■ DO THIS:
Take the data below and write out exactly the lines from the one with "add_cover(parts, tools)" through the one with "from enum import Enum"; omit every other line.

◇ ◇ ◇ ◇ ◇

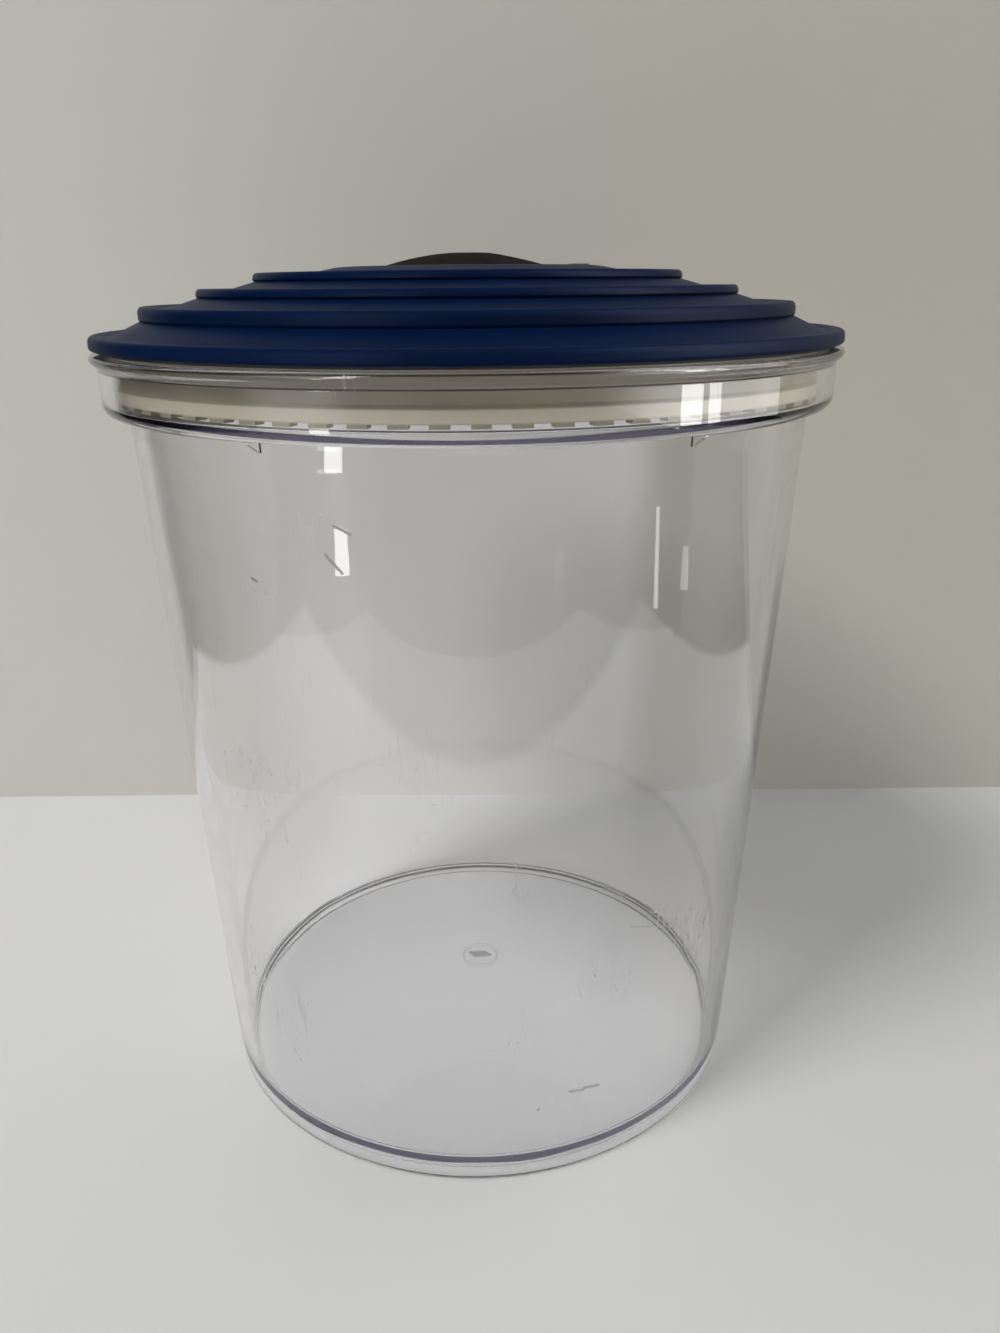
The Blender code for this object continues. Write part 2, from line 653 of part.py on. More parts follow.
def plunger_profile():
    """Return the plunger's section: spring pilot, post, flange and the tail with its bulb."""
    neck = DISC_BOTTOM - GAP
    bulb_middle = neck - TAIL_BULB_HEIGHT / 2
    return [
        (0.0, ARM_TOP + PILOT_HEIGHT),
        (POST_RADIUS - EDGE_ROUND, ARM_TOP + PILOT_HEIGHT),
        (POST_RADIUS, ARM_TOP + PILOT_HEIGHT - EDGE_ROUND),
        (POST_RADIUS, FLANGE_TOP),
        (FLANGE_RADIUS, FLANGE_TOP),
        (FLANGE_RADIUS, FLANGE_BOTTOM),
        (TAIL_RADIUS, FLANGE_BOTTOM),
        (TAIL_RADIUS, neck),
        (TAIL_BULB_RADIUS, bulb_middle),
        (TAIL_RADIUS, neck - TAIL_BULB_HEIGHT),
        (0.0, neck - TAIL_BULB_HEIGHT),
    ]


def add_plunger(parts, tools):
    """Make the plunger with its two lifting arms and the vents in its flange."""
    white = finish("white_plastic", (0.8, 0.8, 0.78), 0.35)
    plunger = turned("valve_plunger", plunger_profile(), parts, white, closed=False)
    reach = CHAMBER_RADIUS - ARM_CLEARANCE
    bm = bmesh.new()
    box(bm, (-reach, -ARM_WIDTH / 2, ARM_BOTTOM), (reach, ARM_WIDTH / 2, ARM_TOP), Matrix.Identity(4))
    combine(plunger, as_cutter(from_bmesh("arm_tool", bm, tools)), "UNION")
    bm = bmesh.new()
    for turn in around(VENT_COUNT, math.pi / 2):
        low = (FLANGE_RADIUS - VENT_DEPTH, -VENT_WIDTH / 2, FLANGE_BOTTOM - GAP / 2)
        high = (FLANGE_RADIUS + OVERRUN, VENT_WIDTH / 2, FLANGE_TOP + GAP / 2)
        box(bm, low, high, turn)
    combine(plunger, as_cutter(from_bmesh("vent_tool", bm, tools)), "DIFFERENCE")


def add_valve_disc(parts):
    """Make the rubber disc that closes the seat from above."""
    inner = TAIL_RADIUS + GAP
    profile = [(DISC_RADIUS, DISC_TOP), (DISC_RADIUS, DISC_BOTTOM), (inner, DISC_BOTTOM), (inner, DISC_TOP)]
    turned("valve_disc", profile, parts, finish("valve_rubber", (0.03, 0.03, 0.032), 0.6))


def add_spring(parts):
    """Make the coil that presses the plunger down, one unbroken wire."""
    low = ARM_TOP + GAP + SPRING_WIRE / 2
    high = SHOULDER - GAP - SPRING_WIRE / 2
    total = SPRING_TURNS * SPRING_POINTS
    curve = bpy.data.curves.new("valve_spring", "CURVE")
    curve.dimensions = "3D"
    curve.bevel_depth = SPRING_WIRE / 2
    curve.bevel_resolution = 1
    curve.use_fill_caps = True
    wire = curve.splines.new("POLY")
    wire.points.add(total)
    for index, point in enumerate(wire.points):
        angle = math.tau * index / SPRING_POINTS
        level = low + (high - low) * index / total
        point.co = (SPRING_RADIUS * math.cos(angle), SPRING_RADIUS * math.sin(angle), level, 1.0)
    steel = finish("spring_steel", (0.6, 0.6, 0.6), 0.25)
    steel.node_tree.nodes["Principled BSDF"].inputs["Metallic"].default_value = 1.0
    curve.materials.append(steel)
    parts.objects.link(bpy.data.objects.new("valve_spring", curve))
    print("least gap between the spring's turns", (high - low) / SPRING_TURNS - SPRING_WIRE)


def add_screen(parts, tools):
    """Make the slotted screen that keeps food out of the valve."""
    outer = SOCKET_RADIUS - GAP
    bottom = SOCKET_BOTTOM + SCREEN_RECESS
    top = bottom + SCREEN_THICKNESS
    profile = [(0.0, top), (outer, top), (outer, bottom), (0.0, bottom)]
    white = finish("screen_plastic", (0.76, 0.74, 0.68), 0.4)
    screen = turned("valve_screen", profile, parts, white, closed=False)
    bm = bmesh.new()
    for turn in around(SLOT_COUNT):
        low = (SLOT_START, -SLOT_WIDTH / 2, bottom - OVERRUN / 2)
        box(bm, low, (SLOT_END, SLOT_WIDTH / 2, top + OVERRUN / 2), turn)
    combine(screen, as_cutter(from_bmesh("slot_tool", bm, tools)), "DIFFERENCE")


def main():
    """Build the whole canister."""
    clear_scene()
    parts = new_collection(OBJECT_NAME)
    tools = new_collection("cutters")
    add_jar(parts, tools)
    add_cover(parts, tools)
    add_frame(parts, tools)
    add_gasket(parts)
    add_dial(parts, tools)
    add_o_ring(parts)
    add_clip(parts, tools)
    add_plunger(parts, tools)
    add_valve_disc(parts)
    add_spring(parts)
    add_screen(parts, tools)
    for item in parts.objects:
        if item.type == "MESH":
            item.data.set_sharp_from_angle(angle=SMOOTH_ANGLE)


main()
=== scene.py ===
"""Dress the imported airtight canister: clear jar, stepped navy lid, cream frame, seals and valve dial.

Metres, +Z up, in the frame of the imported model. The photographed side faces -Y.
"""

import logging
import math
from dataclasses import dataclass, field
from enum import Enum

import bmesh
import bpy
from mathutils import Matrix, Vector


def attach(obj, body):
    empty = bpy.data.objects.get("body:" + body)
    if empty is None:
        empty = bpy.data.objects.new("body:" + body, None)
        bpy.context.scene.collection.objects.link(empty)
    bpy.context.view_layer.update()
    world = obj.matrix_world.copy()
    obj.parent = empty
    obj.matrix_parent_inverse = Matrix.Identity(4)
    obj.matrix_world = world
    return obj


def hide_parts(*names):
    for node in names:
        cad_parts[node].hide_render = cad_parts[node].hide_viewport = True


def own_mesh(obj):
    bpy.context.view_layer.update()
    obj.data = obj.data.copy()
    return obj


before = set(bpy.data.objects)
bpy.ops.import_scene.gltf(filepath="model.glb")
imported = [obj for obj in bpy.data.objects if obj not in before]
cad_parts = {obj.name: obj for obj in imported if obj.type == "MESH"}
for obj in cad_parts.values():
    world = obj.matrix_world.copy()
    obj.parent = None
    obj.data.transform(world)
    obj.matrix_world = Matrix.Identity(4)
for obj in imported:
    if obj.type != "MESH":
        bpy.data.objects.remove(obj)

LOG = logging.getLogger("canister")
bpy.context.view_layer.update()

Colour = tuple[float, float, float]
Triple = tuple[float, float, float]
Pair = tuple[float, float]
Round = tuple[float, int]
MERGE = 0.000002


class Body(str, Enum):
    """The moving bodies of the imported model."""

    JAR = "jar"
    LID = "lid"
    DIAL = "dial"
    VALVE = "valve"


class Slot(str, Enum):
    """The material slots of the record."""

    CLEAR = "clear_plastic"
    NAVY = "navy_plastic"
    CREAM = "cream_plastic"
    BLACK = "black_rubber"
    WARM_GREY = "warm_grey_plastic"
    DARK_GREY = "dark_grey_plastic"
    WHITE = "white_plastic"
    STEEL = "spring_steel"


# Shader sheets


class Signal:
    """A shader socket whose arithmetic adds the nodes for it."""

    def __init__(self, sheet: "Sheet", socket: bpy.types.NodeSocket) -> None:
        """Keep the sheet and the output socket."""
        self.sheet = sheet
        self.socket = socket

    def _math(self, operation: str, first: object, second: object = None) -> "Signal":
        """Add a Math node for two values and return its result."""
        inputs = {0: first} if second is None else {0: first, 1: second}
        return self.sheet.add("ShaderNodeMath", {"operation": operation}, inputs)

    def __add__(self, other: object) -> "Signal":
        """Return the sum."""
        return self._math("ADD", self, other)

    __radd__ = __add__

    def __sub__(self, other: object) -> "Signal":
        """Return this value less another."""
        return self._math("SUBTRACT", self, other)

    def __rsub__(self, other: object) -> "Signal":
        """Return another value less this one."""
        return self._math("SUBTRACT", other, self)

    def __mul__(self, other: object) -> "Signal":
        """Return the product."""
        return self._math("MULTIPLY", self, other)

    __rmul__ = __mul__

    def most(self, other: object) -> "Signal":
        """Return the larger of two values."""
        return self._math("MAXIMUM", self, other)

    def least(self, other: object) -> "Signal":
        """Return the smaller of two values."""
        return self._math("MINIMUM", self, other)

    def above(self, other: object) -> "Signal":
        """Return 1 where this value is the larger, else 0."""
        return self._math("GREATER_THAN", self, other)

    def power(self, exponent: float) -> "Signal":
        """Return this value to a power."""
        return self._math("POWER", self, exponent)

    def size(self) -> "Signal":
        """Return the value without its sign."""
        return self._math("ABSOLUTE", self)

    def between(self, low: float, high: float) -> "Signal":
        """Return a smooth 0 to 1 as the value goes from low to high.

        Args:
            low: the value that gives 0.
            high: the value that gives 1.

        Returns:
            The eased value.
        """
        settings = {"interpolation_type": "SMOOTHSTEP"}
        inputs = {"Value": self, "From Min": low, "From Max": high}
        return self.sheet.add("ShaderNodeMapRange", settings, inputs)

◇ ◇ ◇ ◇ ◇

■ ANSWER FOR THIS EXERCISE:
    add_cover(parts, tools)
    add_frame(parts, tools)
    add_gasket(parts)
    add_dial(parts, tools)
    add_o_ring(parts)
    add_clip(parts, tools)
    add_plunger(parts, tools)
    add_valve_disc(parts)
    add_spring(parts)
    add_screen(parts, tools)
    for item in parts.objects:
        if item.type == "MESH":
            item.data.set_sharp_from_angle(angle=SMOOTH_ANGLE)


main()
=== scene.py ===
"""Dress the imported airtight canister: clear jar, stepped navy lid, cream frame, seals and valve dial.

Metres, +Z up, in the frame of the imported model. The photographed side faces -Y.
"""

import logging
import math
from dataclasses import dataclass, field
from enum import Enum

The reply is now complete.